| I spent a truly obnoxious amount of time importing my music library into beets. It took a couple of weeks to get to 95% imported, and got so bogged down in the last 5% that I never completed the import and never switched over. This isn't necessarily a fault with beets, really, but a model mismatch. The model of beets is very, very strongly tied to associating each imported item to one well-known, commercial release. While it's possible to stray from that, it takes tons of time and experimentation to cram some things into its model. Purchased, popular albums are a breeze; they import nicely and make sense. I struggled differing amounts with: * brand new indie label releases (bandcamp) * commercial albums variants missing from musicbrainz/discogs * non-commercial albums (self-released CDRs) * fan-recorded concerts * fan-recorded festivals (a special case, a true nightmare) * fan edits/remixes of commercial releases * playlists & mix tapes * mixed media releases Each was eventually possible, but sometimes it took hours to figure out how to import a specific folder.
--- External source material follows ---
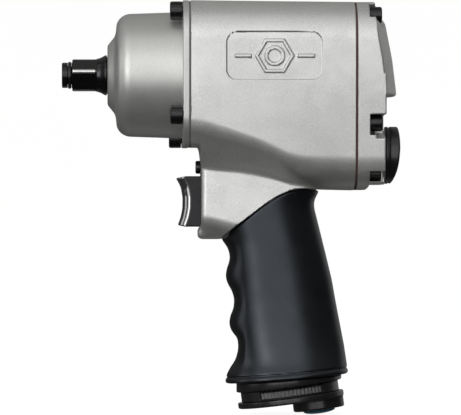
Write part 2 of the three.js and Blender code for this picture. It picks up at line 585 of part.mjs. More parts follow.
function regulatorKnob() {
  const { x0, x1, radius } = KNOB;
  const edge = [[x0, 0], [x0, radius - 0.8], [x0 + 0.8, radius], [x1 - 3.1, radius], [x1 - 1.4, 13.2]];
  const dial = turned([...edge, [x1 - 0.9, 0]], 24);
  const bar = [[x0 + 1, -9], [x0 + 1, 13], [x1 - 1.2, 14.1], [x1, 9], [x1, -8], [x1 - 2.6, -12.6]];
  const grip = plateY(polygon(bar), -3.3, 3.3);
  const spoolSocket = cut(rod(x0 - 1, x0 + 2.8, 6.3, 0, 0, 24), box(x0 - 2, x0 + 4, 3.8, 8, -9, 9));
  const recess = rod(KNOB_SCREW.seat - 0.2, 180, KNOB_SCREW.head + GAP, 0, 0, 16);
  return cut(union(dial, grip), spoolSocket, rod(160, 180, 2, 0, 0, 12), recess).translate([0, 0, VALVE.z]);
}
add('reverse_valve_bushing', valveBushing(), bronze());
add('reverse_valve', reverseValve(), steel());

function valveRing() {
  const { x0, x1, inner, outer } = VALVE_RING;
  return tube(x0, x1, inner, outer, 24).translate([0, 0, VALVE.z]);
}
add('valve_o_ring', valveRing(), rubber());
add('regulator_knob', regulatorKnob(), plastic());

function knobScrew() {
  const { x1, seat, head, shank, tip } = KNOB_SCREW;
  return union(rod(seat, x1, head, 0, VALVE.z, 16), rod(tip, seat + 0.1, shank, 0, VALVE.z, 12));
}
add('knob_screw', knobScrew(), black());

// ---- trigger and throttle ----
const TRIGGER_FACE = [[58.7, -53], [61.2, -57.6], [62.1, -63], [62, -68.5], [61, -73], [59.7, -76.9]];

function trigger() {
  const face = smooth(TRIGGER_FACE, 12);
  const side = polygon([...face, [63.3, -77.8], [TRIGGER.rear, -78], [TRIGGER.rear, -52], [63.8, -52.1]]);
  const body = plateY(side, -TRIGGER.half, TRIGGER.half);
  const plan = roundedRect(-TRIGGER.half, TRIGGER.half, 57, 90, 5);
  const options = { depth: 60, bevelEnabled: false, curveSegments: 6 };
  const rounded = solid(new THREE.ExtrudeGeometry(plan, options));
  const limit = rounded.rotate([0, 0, -90]).translate([0, 0, -95]);
  const pinSocket = rod(TRIGGER.rear - 6, TRIGGER.rear + 1, TRIGGER.pin + GAP, 0, TRIGGER.z, 14);
  return cut(body.intersect(limit), pinSocket);
}

function throttleValve() {
  const disc = rodZ(THROTTLE.discTop - 3, THROTTLE.discTop, THROTTLE.disc, INLET.u, 0);
  const stem = rodZ(THROTTLE.discTop - 0.5, THROTTLE.stemTop, THROTTLE.stem, INLET.u, 0, 12);
  return union(disc, stem);
}

function throttleSpring() {
  const turns = 5;
  const [low, high, radius] = [46, 65.2, 4.6];
  class Helix extends THREE.Curve {
    getPoint(t, target = new THREE.Vector3()) {
      const angle = 2 * Math.PI * turns * t;
      return target.set(radius * Math.cos(angle), radius * Math.sin(angle), low + (high - low) * t);
    }
  }
  const wire = new THREE.Shape();
  wire.absarc(0, 0, 0.6, 0, 2 * Math.PI);
  const options = { steps: turns * 7, extrudePath: new Helix(), curveSegments: 2 };
  return solid(new THREE.ExtrudeGeometry(wire, options)).translate([INLET.u, 0, 0]);
}

function throttleSeat() {
  const seat = THROTTLE.discTop + 0.4;
  return tubeZ(seat, seat + 2.4, 4.4, THROTTLE.bore - GAP, 24).translate([INLET.u, 0, 0]);
}

function inletScreen() {
  const cup = cut(rodZ(15.4, 19, 7.1, 0, 0), rodZ(14, 18.2, 6.3, 0, 0));
  const mesh = [-3.4, 0, 3.4].flatMap((x) => [-3.4, 0, 3.4].map((y) => rodZ(17, 20, 1.2, x, y, 4)));
  return cut(cup, ...mesh).translate([INLET.u, 0, 0]);
}

add('trigger', trigger(), plastic());
add('trigger_pin', rod(TRIGGER.rear - 5.5, TRIGGER.pinEnd, TRIGGER.pin, 0, TRIGGER.z, 14), steel());
add('throttle_valve', throttleValve(), steel(), handle);
add('throttle_spring', throttleSpring(), steel(), handle);
add('throttle_seat', throttleSeat(), bronze(), handle);
add('inlet_screen', inletScreen(), steel(), handle);

// ---- rubber grip ----
function gripSleeve() {
  const outside = handleLoft(GRIP_SECTIONS, 2.4).intersect(belowGrip(GAP)).intersect(aboveLip(0.2));
  const core = handleLoft(CORE_SECTIONS, 2.6, GAP);
  const chin = box(70, 82.5, -11, 11, -83.4, -70);
  return cut(outside, core, chin);
}
add('grip_sleeve', gripSleeve(), rubber());

// ---- round base: collar, exhaust ring, cap and air inlet ----
function exhaustCollar() {
  const disc = rodZ(1.3, 9, BASE_R.collar, 0, 0, 22);
  const lip = aboveLip(-0.2).translate([-BASE.x, 0, -BASE.z]).rotate([0, BASE.tilt, 0]);
  const exhaustHole = rodZ(0, 12, 13, -7.5, 0, 22);
  return cut(disc, lip, exhaustHole, rodZ(0, 12, INLET.bush + GAP, INLET.u, 0));
}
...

Worse, after doing one festival it didn't necessarily make it easier to do the next festival. Even if I get to 100% imported, additional imports will still take thought. This isn't an argument against it, I still think it's a fantastic tool. Just understand that the farther you stray from collecting commercial releases, the more of a struggle it is. |
> * commercial albums variants missing from musicbrainz/discogs
I fixed those two by adding the missing releases to the database beets uses as its data source (musicbrainz.org), and importing the album in Beets afterwards. I still get notifications for edits to entries I contributed over a decade ago!